Cost pressures are keeping retail availability near historic lows, while bankruptcies are declining.

Scarcity continues to define the retail real estate market, with constrained development pipelines and elevated replacement costs keeping available space near historic lows even as demand conditions soften, according to new data from CoStar Group.

Net absorption has declined in three of the past five quarters, signaling a moderation in demand momentum. Yet availability has remained stubbornly tight — holding roughly 15% below its 10-year average — underscoring how limited new supply has been in offsetting even modest shifts in leasing activity.

"The pipeline of new supply remains very thin, and most development activity continues to skew toward freestanding build-to-suits rather than multi-tenant product," said Brandon Svec, national director of retail analytics at CoStar Group.

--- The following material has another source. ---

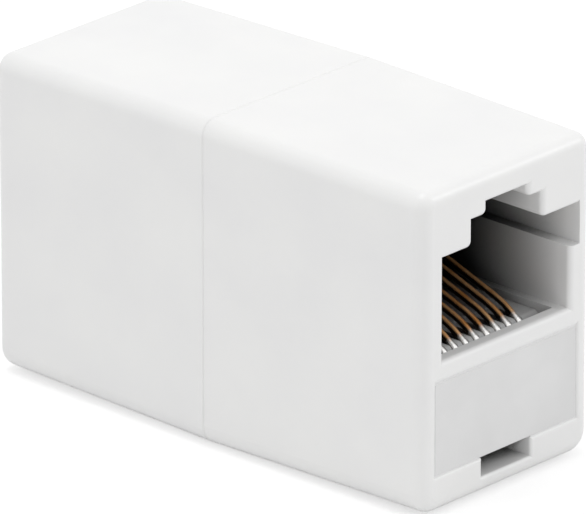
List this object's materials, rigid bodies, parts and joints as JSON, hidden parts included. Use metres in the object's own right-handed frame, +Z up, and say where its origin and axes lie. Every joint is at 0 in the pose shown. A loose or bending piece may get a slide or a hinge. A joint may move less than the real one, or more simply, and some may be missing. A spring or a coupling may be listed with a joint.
{
  "type": "modular jack inline coupler",
  "caption": "Straight inline coupler that joins two latched modular plugs end to end: two snapped white half shells, contact carriers, spring wires and a small circuit board.",
  "frame": {"origin": "bottom centre of the coupler's box, under the seam of the two halves", "axes": "+X along the coupler towards the front jack, +Y across towards that jack's contact 1, +Z up towards the latch side"},
  "size_m": [0.0374, 0.0166, 0.0224],
  "materials": {
    "shell_plastic": "white moulded ABS, satin with rounded edges",
    "carrier_plastic": "off-white moulded polyester insert, finely matt",
    "contact_metal": "thin gold flash over bronze spring wire",
    "board_laminate": "glass-epoxy board with green solder resist",
    "solder": "bright tin solder"
  },
  "bodies": {
    "root": {"front_shell": "shell_plastic", "front_contact_carrier": "carrier_plastic", "front_contact_1": "contact_metal", "front_contact_2": "contact_metal", "front_contact_3": "contact_metal", "front_contact_4": "contact_metal", "front_contact_5": "contact_metal", "front_contact_6": "contact_metal", "front_contact_7": "contact_metal", "front_contact_8": "contact_metal", "front_solder_joints": "solder", "rear_shell": "shell_plastic", "rear_contact_carrier": "carrier_plastic", "rear_contact_1": "contact_metal", "rear_contact_2": "contact_metal", "rear_contact_3": "contact_metal", "rear_contact_4": "contact_metal", "rear_contact_5": "contact_metal", "rear_contact_6": "contact_metal", "rear_contact_7": "contact_metal", "rear_contact_8": "contact_metal", "rear_solder_joints": "solder", "circuit_board": "board_laminate"}
  },
  "joints": []
}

He added that construction economics remain a key constraint on new development. In many markets, developers require blended rents north of $30 to $35 per square foot to justify new projects, while national average retail rents remain closer to the mid-$20s range. That gap between replacement cost and achievable market rents continues to limit speculative development.

"Until that gap narrows, low available inventory is likely not just a story, but rather the operating environment," Svec said.

Those dynamics are feeding directly into pricing behavior. Lease spreads remain elevated as tenants compete for the limited pool of high-quality space that meets trade area requirements, including parking ratios, visibility and signage. While rent growth has cooled from recent peaks, the sector continues to benefit from several years of post-pandemic expansion.

At the same time, retail availability remains historically constrained even as distress signals ease. Bankruptcies have declined and closures are increasingly being backfilled rather than contributing to rising vacancy. That dynamic has helped prevent meaningful inventory expansion despite softer absorption trends.

Historically, U.S. retail availability averaged more than 650 million square feet over the past decade, with levels exceeding 800 million square feet in the mid-2010s. That figure began declining sharply after 2021, falling below roughly 550 million square feet through 2024 and has only ticked modestly higher into 2025 and early 2026.

Still, even with that slight uptick, the overall environment remains defined by limited supply elasticity. Minimal new construction has allowed the sector to absorb pockets of weaker demand without tipping into oversupply — effectively stabilizing vacancy at unusually tight levels.

Svec is scheduled to present these findings at ICSC Las Vegas on Tuesday, May 19, from 2:30–3:00 p.m. PT at the LVCC Central Hall Show Floor Theater.